From Tami Luhbi at CNN:
Michigan and Rhode Island once again led the nation with the highest jobless rates at 10.6% and 10% respectively. Rhode Island’s rate is the highest in more than three decades…
Indiana and South Carolina recorded the largest monthly unemployment rate increase, at 1.1 percentage point each, while six other states had 1 percentage point jumps…
Florida is another state that’s had a rapid reverse of fortune. The Sunshine state had led the nation in job creation earlier this decade, but has now seen its employment market shrivel. The state’s rate jumped to 8.1% in December, up from 7.4% a month earlier and 4.5% a year ago. It’s now tied with Georgia for 10th highest unemployment rate in the nation…
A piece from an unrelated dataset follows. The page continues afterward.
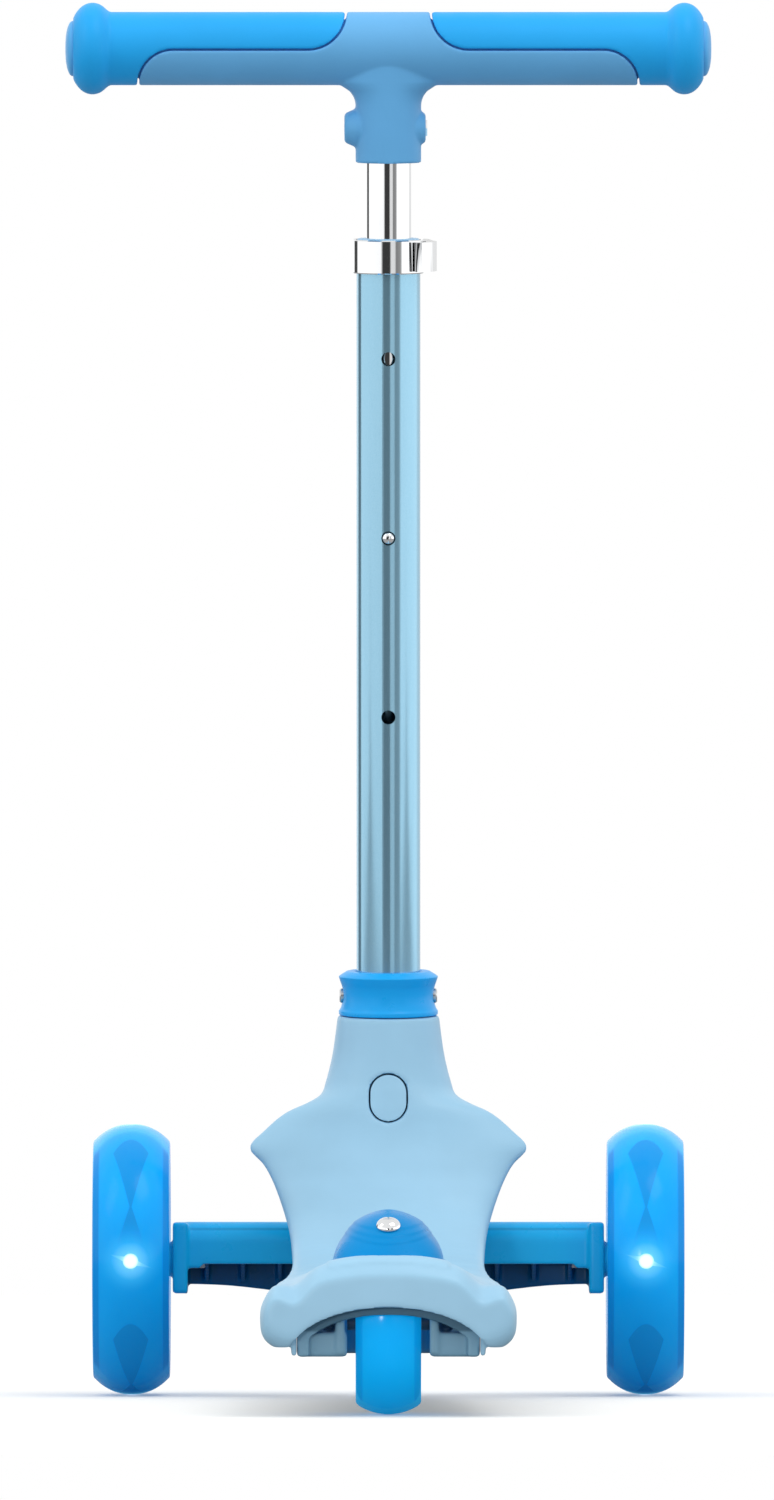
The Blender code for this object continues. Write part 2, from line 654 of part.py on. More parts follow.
def make_brake():
    rows, across = 10, 10
    bm = bmesh.new()
    grid = []
    for i in range(rows + 1):
        y, top = dome_ridge(i / rows)
        back = max(0.0, (-236.0 - y) / 20.0)
        half = DOME_HALF * math.sqrt(max(0.05, 1 - (0.86 * back) ** 2))
        line = []
        for k in range(across + 1):
            v = math.sin(math.pi / 2 * (2 * k / across - 1))
            z = DOME_EDGE_Z + (top - DOME_EDGE_Z) * math.sqrt(1 - abs(v) ** DOME_POWER)
            line.append(bm.verts.new((v * half, y, z)))
        grid.append(line)
    for low, high in zip(grid, grid[1:]):
        for k in range(across):
            bm.faces.new((low[k], low[k + 1], high[k + 1], high[k]))
    mesh = finished(bm)
    pedal = add("brake_pedal", mesh, AZURE)
    skin = pedal.modifiers.new("skin", "SOLIDIFY")
    skin.thickness = DOME_SKIN * MM
    skin.offset = -1.0
    pin = Matrix.Translation((0, *BRAKE_PIN_AT)) @ ALONG_X
    y, z = BRAKE_PIN_AT
    for x in (-12.5, 9.0):
        join(pedal, tool(block((x, y - 2.4, z), (x + 3.5, y + 2.4, 65.4))))
        join(pedal, tool(rod(3.4, x, x + 3.5, FEW), pin))
    cut(pedal, tool(rod(BRAKE_PIN_R + 0.2, -30, 30, 8), pin))
    cut(pedal, tool(rod(2.1, 35, 60, 8), brake_screw_place()))
    add("brake_pin", rod(BRAKE_PIN_R, -31, 31, 8), STEEL, pin)
    make_brake_pad()
    tip = 42.0
    head = [(0, 50.2), (2.6, 49.8), (4.6, 48.6), (5.2, 47.4), (1.8, 47.2), (1.8, tip), (0, tip)]
    turned("brake_screw", head, CHROME, brake_screw_place(), steps=FEW)
    points = coil(2.7, -3.2, 3.2, 3, 7)
    add("brake_spring", wire(points, 0.5), STEEL, pin)


def brake_screw_place():
    """Along the wheel's radius that leans back to the dome's screw."""
    turn = Matrix.Rotation(math.radians(BRAKE_SCREW_TILT), 4, "X")
    return Matrix.Translation((0, REAR_AXLE_Y, REAR_R)) @ turn


def make_brake_pad():
    """A steel shoe bent round the tread, with a gap to it."""
    outline = arc((0, 0), 42.6, 86, 120, 6) + arc((0, 0), 41.7, 120, 86, 6)
    stand = Matrix(((0, 0, 1, 0), (1, 0, 0, REAR_AXLE_Y), (0, 1, 0, REAR_R), (0, 0, 0, 1)))
    pad = add("brake_pad", plate(outline, 14.0, stand), STEEL)
    cut(pad, tool(rod(2.1, 35, 60, 8), brake_screw_place()))


# ---------------------------------------------------------------- stem
def make_stem():
    profile = [
        (TUBE_R - TUBE_WALL, TUBE_TOP_H), (TUBE_R, TUBE_TOP_H),
        (TUBE_R, TUBE_FOOT_H), (TUBE_R - TUBE_WALL, TUBE_FOOT_H),
    ]
    tube = turned("outer_tube", profile, TUBE_BLUE, STEM, closed=True)
    for step in (-1, 0, 1):
        place = at_stem(MID_HOLE_H + step * HOLE_PITCH, ALONG_BACK)
        cut(tube, tool(rod(HOLE_R, 8, 20, FEW), place))
    cut(tube, tool(rod(3.5, 8, 20, FEW), at_stem(RELEASE_H, ALONG_BACK)))
    cut(tube, tool(rod(2.3, -20, 20, 8), at_stem(COLLAR_BOLT_H, ALONG_X)))
    inside = TUBE_R - TUBE_WALL - 0.05
    low, high = TUBE_TOP_H - 32, TUBE_TOP_H + 1.6
    bush = [
        (INNER_R + 0.05, high), (TUBE_R, high), (TUBE_R, TUBE_TOP_H + GAP),
        (inside, TUBE_TOP_H + GAP), (inside, low), (INNER_R + 0.05, low),
    ]
    turned("tube_bushing", bush, NYLON, STEM, closed=True)
    make_clamp()
    make_collar()
    pin = [(0, -PIN_TIP), (2.2, -PIN_TIP), (3.1, 16.2), (3.1, 11.5), (4.6, 11.3), (4.6, 9.8), (0, 9.8)]
    turned("stem_pin", pin, STEEL, at_stem(RELEASE_H, ALONG_BACK), steps=FEW)
    leaf = [(-9.1, -30), (-9.1, -40), (2.0, -58), (11.2, -46), (11.6, -30)]
    strip("stem_pin_spring", leaf, 6.0, 0.8, STEEL, STEM)


EARS_Y = 21.0
LEVER_PIVOT = (13.4, EARS_Y)
LEVER_IN_R = 16.7
LEVER_OUT_R = 21.4
CLAMP_R = 16.0


def make_clamp():
    """A split collar with two ears in front, closed by a bolt and a lever that hugs it."""
    low, high = CLAMP_H
    middle = (low + high) / 2
    collar = ring("clamp_collar", TUBE_R + 0.2, CLAMP_R, low, high, CHROME, STEM)
    for side in (-1, 1):
        inner, outer = sorted((side * 1.4, side * 8.2))
        ear = block((inner, 14.7, low + 0.5), (outer, EARS_Y + 5.2, high - 0.5), 1.2)
        join(collar, tool(ear, STEM))
    cut(collar, tool(block((-1.4, 8, low - 1), (1.4, 40, high + 1)), STEM))
    bolt_place = at_stem(middle) @ Matrix.Translation((0, EARS_Y, 0)) @ ALONG_X
    cut(collar, tool(rod(2.7, -20, 20, 8), bolt_place))
    px, py = LEVER_PIVOT
    barrel = at_stem(middle) @ Matrix.Translation((px, py, 0))
    bolt = add("clamp_bolt", rod(2.4, -13.4, px, FEW), STEEL, bolt_place)
    join(bolt, tool(rod(2.2, -5.9, 5.9, FEW), barrel))
    nut = add("clamp_nut", rod(4.6, -13.0, -8.5, FEW), CHROME, bolt_place)
    cut(nut, tool(rod(2.4 + GAP, -30, 0, 8), bolt_place))
    start, end = 22.0, -48.0
    outline = arc((0, 0), LEVER_OUT_R, start, end, 8) + arc((0, 0), LEVER_IN_R, end, start - 6, 8)
    outline += arc((px, py), 4.6, 285, 10, 8)
    lever = add("clamp_lever", plate(outline, high - low - 2.0), CHROME, at_stem(middle))
    cut(lever, tool(rod(7.0, -2.8, 2.8, 16), barrel))
    cut(lever, tool(rod(2.5, -10, 10, FEW), barrel))


def make_collar():
    """The azure collar that seats the stem on the neck."""
    low, high = COLLAR_H
    profile = [
        (TUBE_R + 0.2, high), (18.2, high), (21.9, high - 2.0), (21.4, high - 4.4), (20.2, 10.6),
        (20.4, 6.0), (21.9, 2.2), (21.9, low), (TUBE_R + 0.2, low),
    ]
    collar = turned("stem_collar", profile, AZURE, STEM, closed=True)
    place = at_stem(COLLAR_BOLT_H, ALONG_X)
    cut(collar, tool(rod(2.3, -30, 30, 8), place))
    cut(collar, tool(rod(3.7, -30, -19.2, FEW), place))
    bolt = [(0, 19.8), (2.0, 19.8), (2.0, -19.5), (3.3, -19.5), (3.3, -21.6), (0, -21.6)]
    turned("collar_bolt", bolt, STEEL, place, steps=FEW)


# ---------------------------------------------------------------- handlebar
GRIP_TOP_X = 18.6
GRIP_TURN = 17.0
GRIP_MID_X = 95.0
GRIP_END_TURN = 15.5
SOCKET_R = 14.5


def grip_outline(side, grow=0.0):
    """Where the soft grip covers the bar, seen from behind: its upper half, and all of it at the end."""
    turn = GRIP_TURN + grow
    start = arc((GRIP_TOP_X + GRIP_TURN, GRIP_TURN), turn, 180, 270, 5)
    end = arc((GRIP_MID_X, -GRIP_END_TURN), GRIP_END_TURN - grow, 90, 0, 5)
    left = GRIP_TOP_X - grow
    corner = GRIP_MID_X + GRIP_END_TURN - grow
    points = [(left, 26.0)] + start + end + [(corner, -26.0), (150.0, -26.0), (150.0, 26.0)]
    return [(side * x, z) for x, z in points]


def bar_place():
    """Local Z along the bar to the right."""
    return at_stem(BAR_H, ALONG_X)


def make_handlebar():
    behind = Matrix.Rotation(math.radians(90), 4, "X")
    core = add("handlebar_core", rod(BAR_R, -112, 112), STEEL_BLUE, bar_place())
    for side in (-1, 1):
        low, high = sorted((side * 17.0, side * 160.0))
        space = tool(rod(30.0, low, high), bar_place())
        cut(space, tool(rod(BAR_CORE_R, -170, 170), bar_place()))
        combine(space, tool(plate(grip_outline(side, GAP), 80, behind), at_stem(BAR_H)), "INTERSECT")
        cut(core, space)
    join(core, tool(rod(BAR_CORE_R, -134.5, 134.5), bar_place()))
    join(core, tool(rod(SOCKET_R, SOCKET_FOOT_H, BAR_H - 4), STEM))
    join(core, tool(rod(7.4, -19.6, 16.7, 16), at_stem(CROSS_BOLT_H, ALONG_X)))
    cut(core, tool(rod(INNER_R + GAP, SOCKET_FOOT_H - 2, SOCKET_TOP_H), STEM))
    cut(core, tool(rod(2.7, -30, 30, 8), at_stem(CROSS_BOLT_H, ALONG_X)))
    cut(core, tool(rod(4.4, -30, -16.6, FEW), at_stem(CROSS_BOLT_H, ALONG_X)))
    cut(core, tool(rod(4.4, 14.0, 30, FEW), at_stem(CROSS_BOLT_H, ALONG_X)))
    for side, name in ((-1, "left"), (1, "right")):
        outwards = ALONG_X if side > 0 else Matrix.Rotation(math.radians(-90), 4, "Y")
        place = at_stem(BAR_H, outwards)
        bulb = [
            (12.9, BAR_HALF - 0.4), (15.8, BAR_HALF - 1.9), (18.8, BAR_HALF - 4.5),
            (BULB_R, BAR_HALF - 8.4), (19.2, BAR_HALF - 12), (17.2, BAR_HALF - 14.6),
            (BAR_R, BAR_HALF - 16.4), (BAR_R, 17.0),
            (BAR_CORE_R + 0.2, 17.0), (BAR_CORE_R + 0.2, 135.2), (12.9, 135.2),
        ]
        grip = turned(f"grip_{name}", bulb, AZURE_GRIP, place, closed=True)
        combine(grip, tool(plate(grip_outline(side), 80, behind), at_stem(BAR_H)), "INTERSECT")
        plug = [(0, 142.8), (7.0, 142.3), (11.0, 141.2), (12.4, 139.4), (12.4, 135.6), (0, 135.6)]
        turned(f"grip_end_{name}", plug, SHELL_BLUE, place, steps=16)
    top = SOCKET_TOP_H - 0.5
    tube = ring("inner_tube", INNER_R - INNER_WALL, INNER_R, INNER_FOOT_H, top, CHROME, STEM)
    cut(tube, tool(rod(HOLE_R, 5, 15, FEW), at_stem(MID_HOLE_H, ALONG_BACK)))
    cut(tube, tool(rod(2.7, -15, 15, 8), at_stem(CROSS_BOLT_H, ALONG_X)))
    bolt = [(0, 15.4), (2.4, 15.4), (2.4, -16.9), (4.1, -16.9), (4.1, -19.2), (0, -19.2)]
    turned("handlebar_bolt", bolt, CHROME, at_stem(CROSS_BOLT_H, ALONG_X), steps=FEW)
    nut = add("handlebar_nut", rod(4.0, 14.3, 17.2, 6), CHROME, at_stem(CROSS_BOLT_H, ALONG_X))
    cut(nut, tool(rod(2.4 + GAP, 10, 30, 8), at_stem(CROSS_BOLT_H, ALONG_X)))
    button = [(0, 15.4), (1.6, 15.1), (2.7, 14.0), (2.7, 7.8), (3.9, 7.4), (3.9, 6.4), (0, 6.4)]
    turned("height_button", button, CHROME, at_stem(MID_HOLE_H, ALONG_BACK), steps=FEW)
    leaf = [(-5.8, 217), (-5.8, 207), (1.0, 189), (7.2, 199), (8.0, 212)]
    strip("height_button_spring", leaf, 5.0, 0.8, STEEL, STEM)


# ---------------------------------------------------------------- release button
def make_release():
    """The oval button's face is cut from the neck's own surface, so that it lies flush."""
    button = add("release_button", loft(between(DECK_STATIONS, 1), DECK_AROUND), SHELL_BLUE)
    depth = 40.0
    middle = RELEASE_BACK - depth / 2
    oval = plate(stadium(*RELEASE_BUTTON), depth)
    place = at_stem(RELEASE_H) @ Matrix.Translation((0, middle, 0)) @ ALONG_BACK
    combine(button, tool(oval, place), "INTERSECT")
    plunger = rod(PLUNGER_R, -PIN_TIP + 0.4, -RELEASE_BACK + 1, FEW)
    join(button, tool(plunger, at_stem(RELEASE_H, ALONG_BACK)))
    points = coil(4.9, -RELEASE_FLOOR + 0.8, -RELEASE_BACK - 0.8, 3, 7)
    add("release_spring", wire(points, 0.45), STEEL, at_stem(RELEASE_H, ALONG_BACK))


make_deck()
make_underframe()
make_fasteners()
make_release()
make_axle_beam()
make_wheels()
make_brake()
make_stem()
make_handlebar()
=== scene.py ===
"""The looks of the kick scooter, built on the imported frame. Lengths are millimetres until a mesh is made."""
import json
import math

import bmesh
import bpy
import numpy as np
from mathutils import Matrix, Vector

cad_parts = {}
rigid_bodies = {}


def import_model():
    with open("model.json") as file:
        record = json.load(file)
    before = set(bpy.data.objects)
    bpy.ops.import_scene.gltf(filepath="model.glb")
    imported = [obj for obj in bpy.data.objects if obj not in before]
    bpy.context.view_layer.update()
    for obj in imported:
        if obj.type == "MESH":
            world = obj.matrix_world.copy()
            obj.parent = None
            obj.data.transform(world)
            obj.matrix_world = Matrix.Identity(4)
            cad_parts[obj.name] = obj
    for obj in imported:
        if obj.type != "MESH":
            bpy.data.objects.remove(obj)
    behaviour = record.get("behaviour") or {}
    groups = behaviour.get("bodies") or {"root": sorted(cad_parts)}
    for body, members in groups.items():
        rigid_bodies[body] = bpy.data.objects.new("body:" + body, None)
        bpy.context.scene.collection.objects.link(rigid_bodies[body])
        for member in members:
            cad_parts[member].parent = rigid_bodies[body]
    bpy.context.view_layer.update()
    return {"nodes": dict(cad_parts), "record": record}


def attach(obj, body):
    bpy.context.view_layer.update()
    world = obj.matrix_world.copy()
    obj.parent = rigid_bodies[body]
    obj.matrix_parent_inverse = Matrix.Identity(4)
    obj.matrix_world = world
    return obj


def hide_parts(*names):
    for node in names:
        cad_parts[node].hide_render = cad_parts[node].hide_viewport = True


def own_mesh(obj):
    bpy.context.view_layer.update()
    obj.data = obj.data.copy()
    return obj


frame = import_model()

MM = 0.001
ROUND, FINE_ROUND = 96, 128  # sides of a large round piece, and of a bright one


def moved(x, y, z):
    return Matrix.Translation((x, y, z))


def tilted(degrees, axis):
    return Matrix.Rotation(math.radians(degrees), 4, axis)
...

Four more state funds — Indiana, New York, South Carolina and Ohio — have become insolvent in the last four months, according to a forthcoming report from the National Employment Law Project. They join Michigan in borrowing from the federal government to continue paying benefits.
Another 13 states are at “major risk” of insolvency, up from eight in September, according to the advocacy group. These states have eight months or less of average monthly benefits in their trust funds. These include: New Jersey, California, Kentucky, Missouri, Wisconsin, North Carolina, Rhode Island, Arkansas, Pennsylvania, Idaho, Minnesota, Connecticut and Illinois.
From Emily Silva at The Pendulum:
The N.C. jobless claims Internet site which is used for posting job listings and benefits crashed two weeks ago due to the overwhelming number of people applying for new or continuing benefits…
“In the last few months, we have seen an increase from approximately 3,000 applicants per month to over 3,800,” Cummings said. “In our region [which includes Greensboro and Winston-Salem], we took over 1,000 unemployment claims in December 2007 and over 4,000 during this same period in 2008.”